Now, as I’ve read in the local media, Amarillo is the only place the Missions are considering as a new home. Amarillo Mayor Paul Harpole has said something about the “stars lining up” to lure the Missions here.

The prize being dangled in front of that franchise? The prospect of the team playing in a shiny new ballpark downtown, next to City Hall, across the street from a new convention hotel, and just blocks from Polk Street, which is being reconfigured into an urban entertainment district.

The price tag on the MPEV/ballpark has escalated past the $32 million price tag hung on it when it went to the voters this past May in a non-binding citywide referendum. Voters said “yes” to the MPEV and plans are proceeding to develop a firm design and cost for the project.

Yet I keep reading on social media and hearing some gripes around town about the deal.

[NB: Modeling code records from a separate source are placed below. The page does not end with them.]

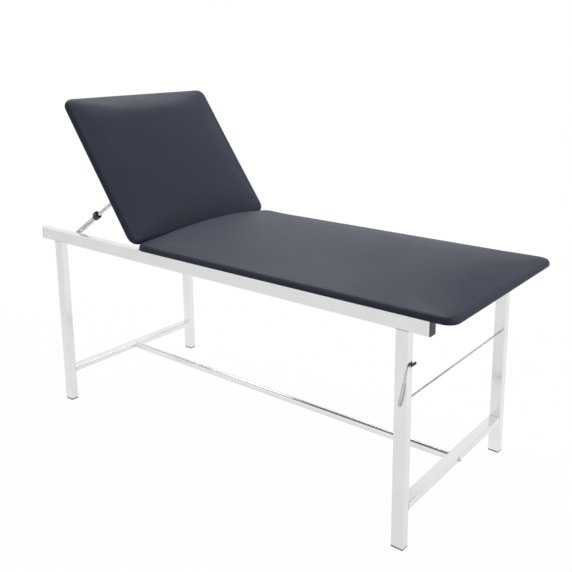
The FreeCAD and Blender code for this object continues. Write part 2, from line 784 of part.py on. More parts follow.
def make_strut_collar(side, middle):
    """The black collar at the tube's mouth, with its thumb lever between two cheeks."""
    name = side + "_strut_collar"
    first = "strut_tube_length - collar_length"
    sleeve = rod(name + "_sleeve", "x", "collar_diameter", "collar_length + collar_lip",
                 (first, middle, 0))
    cheeks = [
        box("%s_cheek_%d" % (name, index),
            ("collar_length * 0.6", "lever_cheek", "lever_top - 1"),
            (first + " + collar_length * 0.4", "%s + %s" % (middle, offset), 0))
        for index, offset in enumerate(("lever_width / 2 + lever_gap",
                                        "-lever_width / 2 - lever_gap - lever_cheek"))
    ]
    seat = rod(name + "_seat", "x", "strut_tube_diameter + 2 * running_gap",
               "collar_length + rest_gap + 1", (first + " - 1", middle, 0))
    throat = rod(name + "_throat", "x", "strut_rod_diameter + 2 * lever_gap",
                 "collar_length + collar_lip + 2", (first + " - 1", middle, 0))
    x = first + " + collar_length * 0.75"
    z = "lever_top - 1 - lever_pivot"
    hole = rod(name + "_hole", "y", "lever_pivot + 2 * running_gap", "collar_diameter",
               (x, middle + " - collar_diameter / 2", z))
    relief = box(name + "_relief", ("collar_length + collar_lip + 2",
                                    "lever_width + 2 * lever_gap", "collar_diameter"),
                 (first + " - 1", middle + " - lever_width / 2 - lever_gap",
                  "strut_tube_diameter / 2 + rest_gap"))
    whole = joined(name + "_body", sleeve, *cheeks)
    finish(without(name, whole, seat, throat, hole, relief), name, strut_turn())

    name = side + "_strut_lever"
    start = middle + " - lever_width / 2"
    pivot = rod(name + "_pivot", "y", "lever_pivot", "lever_width + 2 * lever_gap + 4",
                (x, middle + " - lever_width / 2 - lever_gap - 2", z))
    barrel = rod(name + "_barrel", "y", "lever_pivot + lever_thickness", "lever_width", (x, start, z))
    thumb = doc.addObject("Part::Wedge", name + "_thumb")
    bind(thumb, Xmin="-lever_length * 0.75", Xmax="lever_length * 0.2", Ymin="0",
         Ymax="lever_thickness", X2min="-lever_length * 0.7", X2max="lever_length * 0.12",
         Zmin="0", Zmax="lever_width", Z2min="lever_slope", Z2max="lever_width - lever_slope")
    thumb.Placement = Placement(Vector(), Rotation(Vector(1, 0, 0), 90))
    move(thumb, (x, middle + " + lever_width / 2", "lever_top - lever_thickness"))
    finish(joined(name, pivot, barrel, thumb), name, strut_turn())


def make_strut_rod(side, middle):
    """The sliding rod with ratchet notches, flattened to a tongue at its upper end."""
    name = side + "_strut_rod"
    length = "%.6f" % strut_line()[0]
    bar = rod(name + "_bar", "x", "strut_rod_diameter",
              length + " - tongue_length - strut_rod_end", ("strut_rod_end", middle, 0))
    tongue = box(name + "_tongue",
                 ("tongue_length + strut_rod_diameter / 2", "tongue_width", "tongue_height"),
                 (length + " - tongue_length - strut_rod_diameter / 2",
                  middle + " - tongue_width / 2", "-tongue_height / 2"))
    eye = rod(name + "_eye", "y", "tongue_eye", "tongue_width",
              (length, middle + " - tongue_width / 2", 0))
    hole = rod(name + "_hole", "y", "pin_diameter + 2 * running_gap", "tongue_width + 2",
               (length, middle + " - tongue_width / 2 - 1", 0))
    notches = [
        box("%s_notch_%d" % (name, index),
            ("notch_width", "strut_rod_diameter", "strut_rod_diameter"),
            ("strut_rod_end + notch_pitch * %g" % (0.5 * index + 0.5),
             middle + " - strut_rod_diameter / 2", "notch_floor"))
        for index in range(8)
    ]
    whole = joined(name + "_body", bar, tongue, eye)
    finish(without(name, whole, hole, *notches), name, strut_turn())


def make_strut_clevis(side, middle):
    """Two ears on a foot plate under the backrest board, with a rivet head on each."""
    name = side + "_strut_clevis"
    foot = box(name + "_foot", ("clevis_foot", "clevis_foot_width", "leaf_thickness"),
               ("-strut_pivot - clevis_eye / 2", middle + " - clevis_foot_width / 2",
                "back_lift - leaf_thickness"))
    pieces = [foot]
    heads = []
    inner = "(tongue_width / 2 + tongue_gap)"
    for index, start in enumerate((inner, "-%s - clevis_ear" % inner)):
        y = "%s + %s" % (middle, start)
        pieces.append(rod("%s_eye_%d" % (name, index), "y", "clevis_eye", "clevis_ear",
                          ("-strut_pivot", y, "-strut_drop")))
        pieces.append(box("%s_ear_%d" % (name, index),
                          ("clevis_eye", "clevis_ear", "strut_drop - leaf_thickness + back_lift"),
                          ("-strut_pivot - clevis_eye / 2", y, "-strut_drop")))
        outer = y + " + clevis_ear" if index == 0 else y + " - rivet_head_height"
        heads.append(rod("%s_rivet_%d" % (side, index), "y", "rivet_head",
                         "rivet_head_height", ("-strut_pivot", outer, "-strut_drop")))
    places = [p for p in leaf_screws() if belongs(p, middle, "clevis_foot_width")
              and abs(number(p[0])) > number("leaf_length")]
    holes = plate_holes(name, places)
    finish(without(name, joined(name + "_body", *pieces), *holes), name, back_turn())
    finish(compound(side + "_strut_rivet_set", heads), side + "_strut_rivet", back_turn())


# paper roll rod

def make_roll_rod():
    """A straight rod through the foot legs, bent up outside the near leg to a crank.

    The rod, the crank arm and its tip lie in one plane, so the path is three straight
    runs joined by two quarter bends.
    """
    bend = number("roll_rod_bend")
    radius = number("roll_rod_diameter") / 2
    level = number("roll_rod_level")
    centre_x = number(FOOT_LEG + " + leg_depth / 2")
    clear_x = number("leg_depth / 2 + sleeve_diameter / 2 + rest_gap")
    lean = math.asin(clear_x / number("crank_length"))
    up = Vector(math.sin(lean), 0, math.cos(lean))
    across = Vector(0, 1, 0)
    far_end = number(LEG_INNER + " + tube_wall / 2")
    outside = number("-(frame_width / 2 + roll_washer + 2 * rest_gap)")
    start = Vector(centre_x, far_end, level)
    foot = Vector(centre_x, outside - bend, level)
    elbow = foot + up * number("crank_length")
    tip = elbow + across * number("crank_tip")
    path = rounded_path([start, foot, elbow, tip], bend)
    profile = Part.Wire(Part.makeCircle(radius, start, across))
    swept = path.makePipeShell([profile], True, False)
    item = doc.addObject("Part::Feature", "roll_rod_shape")
    item.Shape = swept
    finish(item, "roll_rod")

    sleeve_start = tip - across * (number("sleeve_length") - 1)
    sleeve = rod("roll_rod_sleeve_body", "y", "sleeve_diameter", "sleeve_length",
                 [str(value) for value in sleeve_start])
    core = rod("roll_rod_sleeve_core", "y", "roll_rod_diameter + 2 * running_gap",
               "sleeve_length - 1 + rest_gap",
               [str(value) for value in sleeve_start - across * number("rest_gap")])
    finish(without("roll_rod_sleeve_bored", sleeve, core), "roll_rod_sleeve")

    washer_start = "-(frame_width / 2 + roll_washer + rest_gap)"
    place = (FOOT_LEG + " + leg_depth / 2", washer_start, "roll_rod_level")
    disc = rod("roll_washer_disc", "y", "roll_washer_diameter", "roll_washer", place)
    hole = rod("roll_washer_hole", "y", "roll_rod_diameter + 2 * running_gap",
               "roll_washer * 3", (place[0], washer_start + " - roll_washer", place[2]))
    finish(without("roll_washer_ring", disc, hole), "roll_rod_washer")


def rounded_path(points, bend):
    """Straight runs through the points, joined by quarter arcs of the bend radius."""
    edges = []
    last = points[0]
    for before, corner, after in zip(points, points[1:], points[2:]):
        into = (corner - before).normalize()
        out = (after - corner).normalize()
        enter = corner - into * bend
        leave = corner + out * bend
        middle = enter + out * bend + (into - out).normalize() * bend
        edges.append(Part.LineSegment(last, enter).toShape())
        edges.append(Part.Arc(enter, middle, leave).toShape())
        last = leave
    edges.append(Part.LineSegment(last, points[-1]).toShape())
    return Part.Wire(edges)


def check_and_write():
    doc.recompute()
    for item in doc.Objects:
        if "Invalid" in item.State or "Error" in item.State:
            raise RuntimeError("%s failed: %s" % (item.Name, item.State))
    for item in finished:
        shape = item.Shape
        if shape.isNull() or not shape.isValid() or not shape.Solids:
            raise RuntimeError("%s has no valid solid" % item.Label)
    for item in finished:
        item.Shape.exportStep(os.path.join("parts", item.Label + ".step"))
    print("%d sub-parts written" % len(finished))


make_rails()
make_legs()
make_crossbars()
make_cross_tubes()
make_seat()
make_back()
make_hinges()
make_struts()
make_roll_rod()
check_and_write()
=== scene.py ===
import json
import math

import bmesh
import bpy
import numpy as np
from mathutils import Matrix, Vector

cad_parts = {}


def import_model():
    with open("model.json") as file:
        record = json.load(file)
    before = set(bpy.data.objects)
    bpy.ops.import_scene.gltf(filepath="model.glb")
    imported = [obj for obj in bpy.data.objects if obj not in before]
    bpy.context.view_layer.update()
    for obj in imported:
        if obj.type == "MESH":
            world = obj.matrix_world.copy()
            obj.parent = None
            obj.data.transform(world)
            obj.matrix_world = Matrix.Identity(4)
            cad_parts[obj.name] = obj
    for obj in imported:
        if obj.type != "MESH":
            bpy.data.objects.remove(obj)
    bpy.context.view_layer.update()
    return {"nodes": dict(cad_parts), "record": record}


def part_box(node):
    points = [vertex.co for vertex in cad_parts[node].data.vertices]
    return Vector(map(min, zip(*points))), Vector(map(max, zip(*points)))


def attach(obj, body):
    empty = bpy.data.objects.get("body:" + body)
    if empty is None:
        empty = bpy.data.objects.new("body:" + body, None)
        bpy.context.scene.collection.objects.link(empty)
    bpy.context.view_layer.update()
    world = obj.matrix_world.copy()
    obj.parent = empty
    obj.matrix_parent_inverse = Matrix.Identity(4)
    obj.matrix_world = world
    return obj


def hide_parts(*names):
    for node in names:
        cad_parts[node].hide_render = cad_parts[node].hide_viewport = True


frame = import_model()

SCENE = bpy.context.scene
RECORD = frame["record"]
JOINTS = {joint["name"]: joint for joint in RECORD["behaviour"]["joints"]}
MM = 0.001


# The camera of the photograph, solved from the couch's own right angles.
CAMERA_PLACE = (1.6915, -2.0039, 1.4095)
CAMERA_TURN = math.radians(37.6)
CAMERA_DIP = math.radians(12.1)
CAMERA_ROLL = math.radians(-0.2)
FRAME_PIXELS = 572
FOCAL_PIXELS = 754.3
AXIS_PIXEL = (305, 205)
SENSOR = 36.0
CLIP_END = 60

# The floor, in shares of full white. The camera sees FLOOR_WHITE at the couch and full white
# beyond, over the distances in FLOOR_FADE. Metal mirrors FLOOR_MIRRORED: the first in front
# of the couch and the second under and behind it, over the places along Y in FLOOR_TURN.
FLOOR_WHITE = 0.985
FLOOR_FADE = (1.2, 3.5)
FLOOR_MIRRORED = (0.68, 0.82)
FLOOR_TURN = (-0.6, -0.2)
FLOOR_GREY = (0.85, 0.85, 0.85)
FLOOR_REACH = 14.0

# The surroundings. EVEN_LIGHT falls from all round. Metal mirrors MIRRORED, and BAND_DARK in
# a band that starts and stops over these sines of the elevation.
EVEN_LIGHT = 0.16
MIRRORED = 0.95
BAND_DARK = 0.12
BAND_START = (0.66, 0.74)
BAND_STOP = (0.90, 0.97)

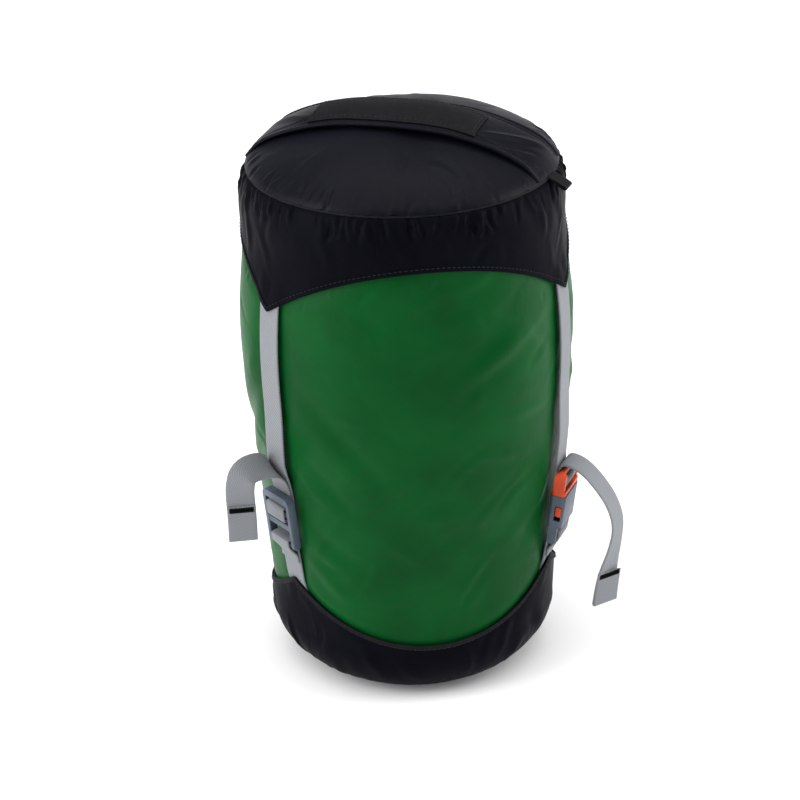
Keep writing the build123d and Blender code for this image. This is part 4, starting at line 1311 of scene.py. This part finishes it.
class SACK_OT_stage(bpy.types.Operator):
    """Set up the pale floor, the soft lights and the camera"""
    bl_idname = "sack.stage"
    bl_label = "Studio"

    def light(self, name, place, watts):
        lamp = bpy.data.lights.new(name, "AREA")
        lamp.shape, lamp.size, lamp.size_y, lamp.energy = "RECTANGLE", *SOFTBOX_SIZE, watts
        piece = linked(name, lamp)
        piece.location = place
        piece.rotation_euler = (Vector(LIT_POINT) - Vector(place)).to_track_quat("-Z", "Y").to_euler()

    def sky(self, scene):
        """White walls up to a little over the floor's edge, a dimmer ceiling over them."""
        world = bpy.data.worlds.new("studio")
        scene.world = world
        world.use_nodes = True
        nodes, links = world.node_tree.nodes, world.node_tree.links
        coords, split = nodes.new("ShaderNodeTexCoord"), nodes.new("ShaderNodeSeparateXYZ")
        ramp = nodes.new("ShaderNodeValToRGB")
        walls, above = ramp.color_ramp.elements
        walls.position, walls.color = WALL_TOP, WALL_TONE
        above.position, above.color = CEILING_EDGE, CEILING_TONE
        links.new(coords.outputs["Generated"], split.inputs["Vector"])
        links.new(split.outputs["Z"], ramp.inputs["Fac"])
        links.new(ramp.outputs["Color"], nodes["Background"].inputs["Color"])

    def execute(self, context):
        studio = context.scene.sack_studio
        camera = linked("camera", bpy.data.cameras.new("camera"))
        camera.data.lens, camera.data.sensor_width = studio.lens, 36.0
        place = Matrix.Translation((studio.away * math.sin(studio.side),
                                    -studio.away * math.cos(studio.side), studio.height))
        turned = Matrix.Rotation(studio.side + studio.yaw, 4, "Z")
        turned = turned @ Matrix.Rotation(math.pi / 2 - studio.pitch, 4, "X")
        camera.matrix_world = place @ turned @ Matrix.Rotation(-studio.roll, 4, "Z")
        context.scene.camera = camera

        deselect()
        bpy.ops.mesh.primitive_plane_add(size=FLOOR_SIZE, location=(0, 0, 0))
        floor = context.active_object
        floor.name = "floor"
        material, _ = shader("pale floor", (0.93, 0.93, 0.93), roughness=0.9, Specular_IOR_Level=0.1)
        floor.data.materials.append(material)

        for name, place, watts in SOFTBOXES:
            self.light(name, place, watts)
        ceiling = bpy.data.lights.new("ceiling", "SUN")
        ceiling.energy, ceiling.angle = CEILING_POWER, math.radians(CEILING_SPREAD)
        linked("ceiling", ceiling)
        self.sky(context.scene)
        context.scene.view_settings.view_transform = "Standard"
        return {"FINISHED"}


class SACK_PT_panel(bpy.types.Panel):
    """Lists the sack's pieces"""
    bl_idname = "SACK_PT_panel"
    bl_label = "Compression sack"
    bl_space_type = "VIEW_3D"
    bl_region_type = "UI"
    bl_category = "Sack"

    def draw(self, context):
        for operator in OPERATORS:
            self.layout.operator(operator.bl_idname)
        for group in (context.scene.sack_sizes, context.scene.sack_colours, context.scene.sack_studio):
            box = self.layout.box()
            for name in group.__annotations__:
                box.prop(group, name)


OPERATORS = (SACK_OT_wall, SACK_OT_base, SACK_OT_lid, SACK_OT_handle, SACK_OT_mouth, SACK_OT_straps,
             SACK_OT_buckles, SACK_OT_stage)
CLASSES = (SackSizes, SackColours, StudioSettings, *OPERATORS, SACK_PT_panel)


def register():
    for item in CLASSES:
        bpy.utils.register_class(item)
    bpy.types.Scene.sack_sizes = PointerProperty(type=SackSizes)
    bpy.types.Scene.sack_colours = PointerProperty(type=SackColours)
    bpy.types.Scene.sack_studio = PointerProperty(type=StudioSettings)


def unregister():
    del bpy.types.Scene.sack_sizes, bpy.types.Scene.sack_colours, bpy.types.Scene.sack_studio
    for item in reversed(CLASSES):
        bpy.utils.unregister_class(item)


def main():
    register()
    for operator in OPERATORS:
        group, name = operator.bl_idname.split(".")
        getattr(getattr(bpy.ops, group), name)()


if __name__ == "__main__":
    main()
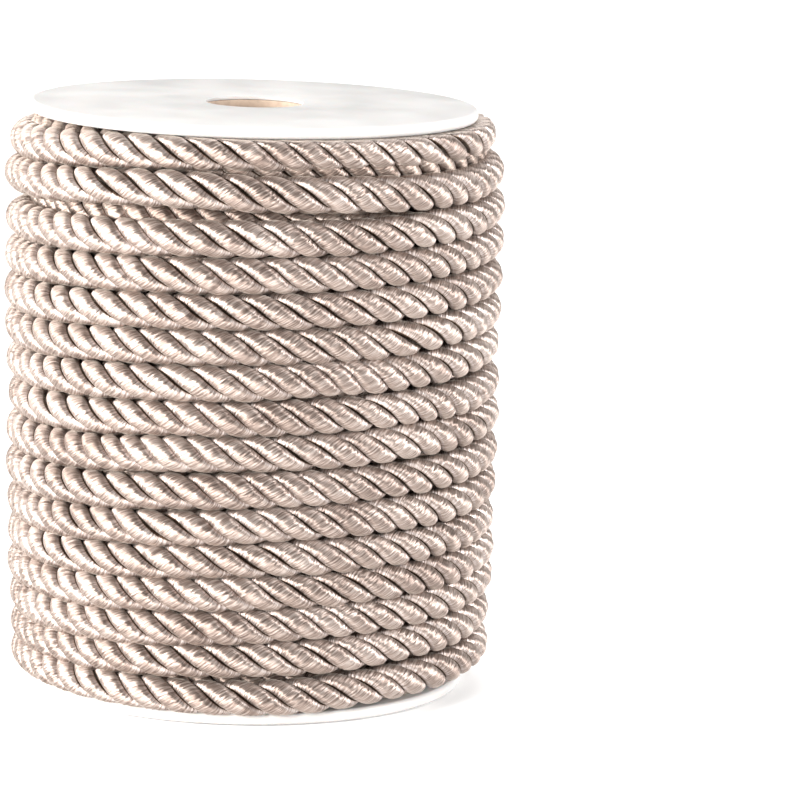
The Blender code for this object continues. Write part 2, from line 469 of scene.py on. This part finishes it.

I’m trying to understand why the lure of a minor-league baseball franchise affiliated with a Major League Baseball organization is somehow a bad thing for Amarillo.

The Thunderheads — the independent team formerly based exclusively in Amarillo — is going to play half of its home games this season here and in Grand Prairie. The games they’ll play in Amarillo will take place at the rat hole/dump formerly known as the Dilla Villa next to the Tri-State Fairgrounds.

The way I see it, if the city can maneuver itself into building a first-class baseball venue downtown and then link it to an arrangement with a AA franchise that will play some good old-fashioned hardball, then it looks to me as though the city has scored a significant victory.

So, again I ask: Why is that a bad thing?